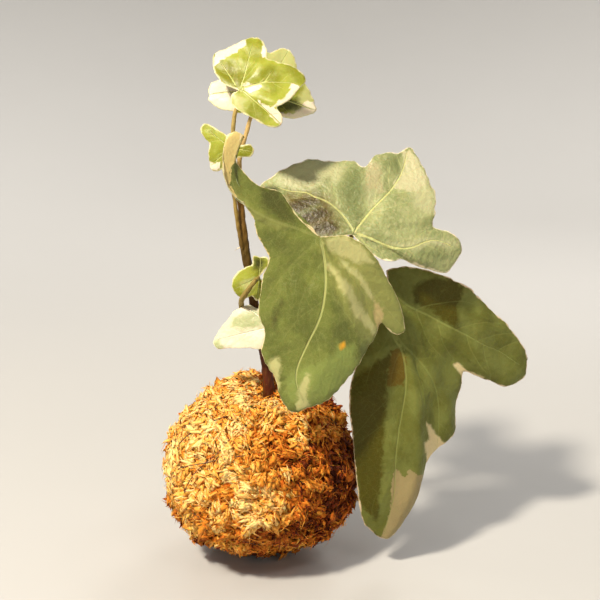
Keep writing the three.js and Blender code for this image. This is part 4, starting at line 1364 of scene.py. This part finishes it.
def post(x, y, radius, low, high, sides=24):
    """An upright cylinder as corners and faces."""
    turn = 2 * np.pi * np.arange(sides) / sides
    ring = np.column_stack([x + radius * np.cos(turn), y + radius * np.sin(turn)])
    corners = np.vstack([np.column_stack([ring, np.full(sides, z)]) for z in (low, high)])
    walls = [[i, (i + 1) % sides, sides + (i + 1) % sides, sides + i] for i in range(sides)]
    caps = [list(range(sides))[::-1], list(range(sides, 2 * sides))]
    return corners, [*walls, *caps]


def make_mat():
    directions, faces = ball_mesh(MAT_FINENESS)
    level, _, _, top = moss_level(directions)
    clumps = MAT_CLUMPS[0] * wave(directions * BALL_SCALE, MAT_CLUMPS[1], 32)
    corners = BALL_MIDDLE + directions * (level - MAT_DEPTH + clumps)[:, None]
    corners[:, 2] = np.maximum(corners[:, 2], 0)
    shades = MAT_SHADES[0] * wave(directions * BALL_SCALE, MAT_SHADES[1], 33)
    # painted shade: the mat is darkest in the gaps between tufts
    tone = np.clip(MAT_TONE_WITH_GAP_SHADE[0] + MAT_TONE_WITH_GAP_SHADE[1] * top + shades, 0, 1)
    mat = make_piece("moss_mat", corners, faces, dry_moss, "moss", tone=tone)
    soil_radius = (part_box("soil_ball")[1].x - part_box("soil_ball")[0].x) / MM / 2
    inner, inner_faces = ball_mesh(HOLLOW_FINENESS)
    cut(mat, BALL_MIDDLE + inner * (soil_radius + SOIL_GAP), inner_faces.tolist())
    cut(mat, *post(*STEM_HOLE, *HOLE_HEIGHTS))
    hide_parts("moss_wrap")
    print("moss mat after its cuts:", len(mat.data.polygons), "faces")


make_mat()

# %% [markdown]
# ## Moss flakes
# What makes this ball is its surface: thousands of dry, curled leaflets and strands, most of
# them 3 to 8 mm long. Particles or hair would be quick, but they aren't a mesh that can be
# exported. So every flake is a small closed mesh of 12 triangles: a flat shred with a point at
# each end, bent along its length and uneven in width.
#
# Flakes are spread evenly with the golden angle. Each follows the slope and the direction of
# its tuft, and lifts one end, so that they lie like shingles. Its tone is painted darker in the
# gap beside a tuft than on its top, as shade, and paler on the lit side of the ball, as painted
# light; it is also paler at its own free end.
#
# Six layers share the work. A low dark layer closes the gaps, its dark tone painted shade, broad
# orange shreds give the mass, looser straw-coloured ones on top catch the light, narrow strands
# run between them, small dark specks paint the shade of the holes between flakes, and a few long
# wisps stand out all round.

# %% Flake layers
STAND_PROUD = 2.3  # the most that a flake reaches past the CAD surface
PAINTED_LIGHT_SIDE = (-0.55, -0.45, 0.7)  # the side of the ball painted paler, as the light that falls on it
PATCHES_AND_PAINTED_SHADE = [  # where it is paler or darker than around: middle, degrees, change of tone; the wide dark one on the right side is painted shade
    ((-0.14, -0.75, -0.65), 13, 0.06), ((0.10, -0.97, -0.20), 11, 0.12), ((-0.80, -0.53, -0.27), 14, -0.34),
    ((-0.24, -0.95, 0.17), 8, -0.16), ((0.16, -0.79, 0.59), 9, -0.14), ((0.62, -0.60, 0.50), 16, -0.10),
    ((0.80, -0.55, 0.10), 30, -0.26), ((-0.05, -0.99, 0.02), 24, 0.18),
]
SLOPE_STEP = 0.9  # over which the slope of a tuft is felt
STEEPEST = 1.2  # slope that a flake still follows
OFF_TABLE = 1.0  # no flake is laid lower than this
ROOM_AT_STEM = 0.6  # outside the hole
TURNED_ROUND = 0.35  # share of the flakes that lie the other way
ROLL = 0.2  # how far flakes are rolled about their length, in radians
UNEVEN_LENGTH, UNEVEN_WIDTH, UNEVEN_THICKNESS = 0.35, 0.35, 0.25
UNEVEN_DEPTH = 0.3
ARCH = 0.14  # how far the ends hang below the middle, in half lengths
RIBS_AT = (-0.5, 0.4)  # the two places along a flake that have three corners
UNEVEN_RIB = (0.5, 1.3)  # from the narrowest to the widest, on each side of it
FLAKE_TRIANGLES = [
    [0, 2, 1], [0, 3, 2], [0, 1, 3],
    [1, 2, 5], [1, 5, 4], [2, 3, 6], [2, 6, 5], [3, 1, 4], [3, 4, 6],
    [7, 4, 5], [7, 5, 6], [7, 6, 4],
]
CORNER_TONES = [-0.12, 0, 0, 0.03, 0, 0, 0.03, 0.08]  # from the tied end to the free one
GAP_SHADE_TONE = (0.34, 0.75)  # strength, and the height on a tuft where it is neutral
PAINTED_LIGHT_TONE = (0.5, 0.41)  # strength, and how squarely a place faces the lit side where it is neutral


def clear_of_stem(directions):
    x, y, radius = STEM_HOLE
    away = np.hypot(directions[:, 0] * BALL_RADIUS - x, directions[:, 1] * BALL_RADIUS - y)
    return (directions[:, 2] < 0) | (away > radius + ROOM_AT_STEM)


def tipped(directions, level, *ways):
    """The outward direction at each place, tipped with the slope of lumps and tufts."""
    tip = directions.copy()
    for way in ways:
        ahead = moss_level(unit(directions + SLOPE_STEP / BALL_RADIUS * way))[0]
        tip = tip - np.clip((ahead - level) / SLOPE_STEP, -STEEPEST, STEEPEST)[:, None] * way
    return unit(tip)


def make_flakes(name, count, length, width, thick, lift, sink, tone, seed, unrest=0.5, curl=0.25):
    """Flat pointed shreds all over the ball. Lift raises a flake's free end, sink lowers all of it."""
    random = np.random.default_rng(seed)
    directions = spread(count, random)
    off_table = BALL_MIDDLE[2] + directions[:, 2] * ball_radius(directions) > OFF_TABLE
    directions = directions[clear_of_stem(directions) & off_table]
    count = len(directions)
    level, radius, tuft, top = moss_level(directions)
    east = unit(np.cross([0.05, 0.03, 1.0], directions))
    up = tipped(directions, level, east, np.cross(directions, east))
    east = unit(np.cross(np.cross(up, east), up))
    north = np.cross(up, east)
    turn = tuft_turns[tuft] + random.normal(scale=unrest, size=count)
    turn += math.pi * (random.random(count) < TURNED_ROUND)
    along = np.cos(turn)[:, None] * east + np.sin(turn)[:, None] * north
    across = np.cross(up, along)
    roll = random.normal(scale=ROLL, size=count)[:, None]
    flat = np.cos(roll) * across + np.sin(roll) * up
    thin = np.cos(roll) * up - np.sin(roll) * across

    def varied(mean, by):
        return (mean * np.exp(random.normal(scale=by, size=count)))[:, None]

    reach = varied(length, UNEVEN_LENGTH) / 2
    wide = varied(width, UNEVEN_WIDTH) / 2
    deep = varied(thick, UNEVEN_THICKNESS)
    rise = lift * np.abs(random.normal(size=count))[:, None]
    side = curl * random.normal(size=count)[:, None]
    from_middle = level - sink + UNEVEN_DEPTH * random.normal(size=count)
    middle = BALL_MIDDLE + directions * from_middle[:, None]

    def spine(s):
        """The middle line of every flake, at -1 on its tied end up to 1 on its free end."""
        lifted = rise * (s + 1) / 2 - ARCH * reach * s * s
        return middle + along * reach * s + flat * side * reach * s * s + up * lifted

    corners = [spine(-1.0)]
    for s in RIBS_AT:
        left, right = random.uniform(*UNEVEN_RIB, (2, count, 1))
        centre = spine(s)
        corners.append(centre + flat * wide * left)
        corners.append(centre - flat * wide * right)
        corners.append(centre + thin * deep)
    corners.append(spine(1.0))
    corners = np.stack(corners, 1)
    out = corners - BALL_MIDDLE
    far = np.linalg.norm(out, axis=2, keepdims=True)
    corners = BALL_MIDDLE + out * np.minimum(1, (radius[:, None, None] + STAND_PROUD) / far)
    corners[:, :, 2] = np.maximum(corners[:, :, 2], 0.02)
    first = len(CORNER_TONES) * np.arange(count)
    faces = (np.array(FLAKE_TRIANGLES)[None] + first[:, None, None]).reshape(-1, 3)
    shade = random.normal(tone[0], tone[1], size=count) + tuft_tones[tuft]
    # painted shade: flakes low in the gap between tufts are darker than those on their tops
    shade += GAP_SHADE_TONE[0] * (top - GAP_SHADE_TONE[1])
    # painted light: flakes that face the lit side are paler, those turned away from it darker
    shade += PAINTED_LIGHT_TONE[0] * (np.maximum(directions @ unit(PAINTED_LIGHT_SIDE), 0) - PAINTED_LIGHT_TONE[1])
    # partly painted shade: the wide patch on the right side darkens the moss as the shade there
    for place, degrees, change in PATCHES_AND_PAINTED_SHADE:
        shade += change * nearness(directions, place, degrees)
    tones = (np.clip(shade, 0, 1)[:, None] + np.array(CORNER_TONES)[None]).ravel()
    return make_piece(name, corners.reshape(-1, 3), faces, dry_moss, "moss", tone=tones)


# name, count, length, width, thickness, lift, depth below the tuft, (tone, its spread), seed
# painted shade: the low layer is dark to show the shade deep in the gaps
make_flakes("moss_low_flakes", 7000, 3.4, 1.7, 0.4, 0.2, 0.9, (0.26, 0.08), 51)
make_flakes("moss_main_flakes", 12000, 5.2, 1.9, 0.35, 0.35, 0.3, (0.57, 0.07), 52)
make_flakes("moss_top_flakes", 9000, 5.0, 1.5, 0.3, 0.5, 0.0, (0.70, 0.09), 53, unrest=0.4, curl=0.3)
make_flakes("moss_strands", 4000, 5.6, 0.6, 0.3, 0.9, 0.0, (0.64, 0.12), 56, unrest=0.5, curl=0.5)
# painted shade: small dark specks stand for the holes between the paler flakes
make_flakes("moss_shade_specks", 2600, 1.5, 0.5, 0.3, 0.4, -0.5, (0.02, 0.04), 55, unrest=1.6)
make_flakes("moss_wisps", 1000, 6.0, 0.3, 0.15, 2.0, -0.3, (0.85, 0.12), 54, unrest=1.6, curl=0.6)

# %% [markdown]
# ## Binding thread
# A thin dark thread was wound around the ball to hold the moss, and the flakes have swallowed
# nearly all of it: only short runs show, at the left. Closed loops of a fine tube lie on the
# planes of the CAD loops, just under the tops of the flakes, and come up to the surface in the
# one place where they show.

# %% Thread
THREAD_RADIUS = 0.16
THREAD_LOOPS = [[32, 197], [60, 224], [60, 192], [40, 40]]  # tilt and heading of each loop's plane
THREAD_LIES = 1.3  # below the CAD surface
THREAD_SHOWS = ((-0.68, -0.64, 0.36), 14, 2.7)  # around this place it comes up: middle, degrees, mm
THREAD_STEPS, THREAD_SIDES = 260, 8
TIGHT_OVER = 3  # steps on each side whose highest lump the thread is drawn over
SMOOTH_OVER = 4  # steps on each side that its path is smoothed over
THREAD_WANDER = (0.5, 14)  # to either side of its plane, and the length of that wave


def thread_finish():
    thread = Recipe("dark_thread").set(Roughness=0.7)
    ply = thread.noise(thread.place(), 2600.0, 2.0)
    colour = thread.blend(ply, (0.030, 0.012, 0.006), (0.10, 0.05, 0.03))
    return thread.finish(colour, height=ply, depth=0.1)


def turned(v, tilt, heading):
    tilt, heading = math.radians(tilt), math.radians(heading)
    x = v[0]
    y = v[1] * math.cos(tilt) - v[2] * math.sin(tilt)
    z = v[1] * math.sin(tilt) + v[2] * math.cos(tilt)
    return np.array([
        x * math.cos(heading) - y * math.sin(heading), x * math.sin(heading) + y * math.cos(heading), z,
    ])


def make_thread():
    steps, sides = THREAD_STEPS, THREAD_SIDES
    window = range(-TIGHT_OVER, TIGHT_OVER + 1)
    smooth = np.ones(2 * SMOOTH_OVER + 1) / (2 * SMOOTH_OVER + 1)
    corners, faces = [], []
    for k, (tilt, heading) in enumerate(THREAD_LOOPS):
        axis, start = turned((0, 0, 1), tilt, heading), turned((1, 0, 0), tilt, heading)
        sideways = np.cross(axis, start)
        turn = (2 * np.pi * np.arange(steps) / steps)[:, None]
        outwards = np.cos(turn) * start + np.sin(turn) * sideways
        lumps = ball_radius(outwards)
        tight = np.array([max(lumps[(i + j) % steps] for j in window) for i in range(steps)])
        closed = np.concatenate([tight[-SMOOTH_OVER:], tight, tight[:SMOOTH_OVER]])
        tight = np.convolve(closed, smooth, "valid")
        shown = THREAD_SHOWS[2] * nearness(outwards, *THREAD_SHOWS[:2])
        middle = BALL_MIDDLE + outwards * (tight - THREAD_LIES + shown)[:, None]
        wander = THREAD_WANDER[0] * wave(outwards * BALL_SCALE, THREAD_WANDER[1], 61 + k)
        middle = middle + axis * wander[:, None]
        for side in range(sides):
            angle = 2 * math.pi * side / sides
            corners.append(middle + THREAD_RADIUS * (math.cos(angle) * axis + math.sin(angle) * outwards))
        ring = np.arange(steps)
        after = (ring + 1) % steps
        for side in range(sides):
            a, b = (k * sides + side) * steps, (k * sides + (side + 1) % sides) * steps
            faces.append(np.stack([a + ring, b + ring, b + after, a + after], 1))
    corners = np.vstack(corners)
    corners[:, 2] = np.maximum(corners[:, 2], 0.02)
    thread = make_piece("binding_thread_fine", corners, np.vstack(faces), thread_finish(), "thread")
    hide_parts("binding_thread")


make_thread()

# %% [markdown]
# ## Soil
# The soil ball can't be seen, but it belongs to the object and shows if the moss is taken off.
# The CAD solid has the right shape, so it only gets a finish: dark crumbs with pale specks.

# %% Soil finish
def soil_finish():
    soil = Recipe("root_soil").set(Roughness=0.95)
    crumbs = soil.noise(soil.place(), 420.0, 6.0)
    specks = soil.noise(soil.place(), 1300.0, 2.0)
    tone = soil.blend(crumbs, (0.018, 0.010, 0.006), (0.10, 0.055, 0.03))
    tone = soil.blend(soil.step(specks, 0.66, 0.74), tone, (0.45, 0.38, 0.28))
    return soil.finish(tone, height=crumbs, depth=1.0)


soil_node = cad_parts["soil_ball"]
soil_node.data.materials.clear()
soil_node.data.materials.append(soil_finish())
print("soil_ball keeps its CAD shape")

# %% [markdown]
# ## Closing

====

- WHAT THE TASK ASKS: Please write out exactly the lines from the start of the data through the line that contains "return corners, [*walls, *caps]", both ends included, and nothing else.

- SOLUTION TO THE EXERCISE:
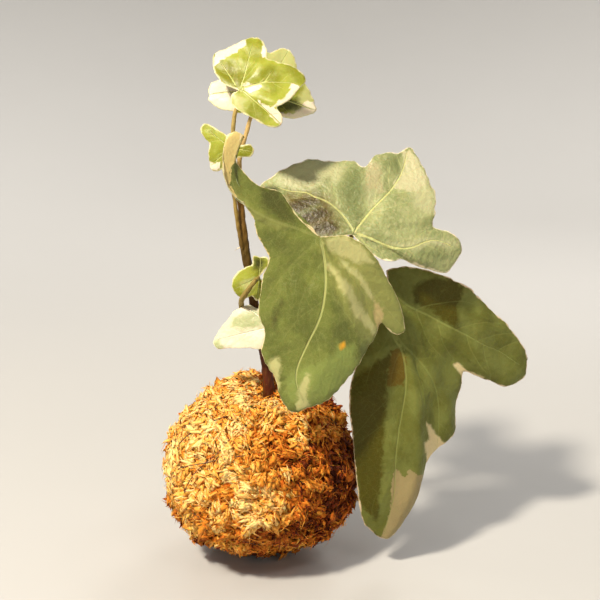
Keep writing the three.js and Blender code for this image. This is part 4, starting at line 1364 of scene.py. This part finishes it.
def post(x, y, radius, low, high, sides=24):
    """An upright cylinder as corners and faces."""
    turn = 2 * np.pi * np.arange(sides) / sides
    ring = np.column_stack([x + radius * np.cos(turn), y + radius * np.sin(turn)])
    corners = np.vstack([np.column_stack([ring, np.full(sides, z)]) for z in (low, high)])
    walls = [[i, (i + 1) % sides, sides + (i + 1) % sides, sides + i] for i in range(sides)]
    caps = [list(range(sides))[::-1], list(range(sides, 2 * sides))]
    return corners, [*walls, *caps]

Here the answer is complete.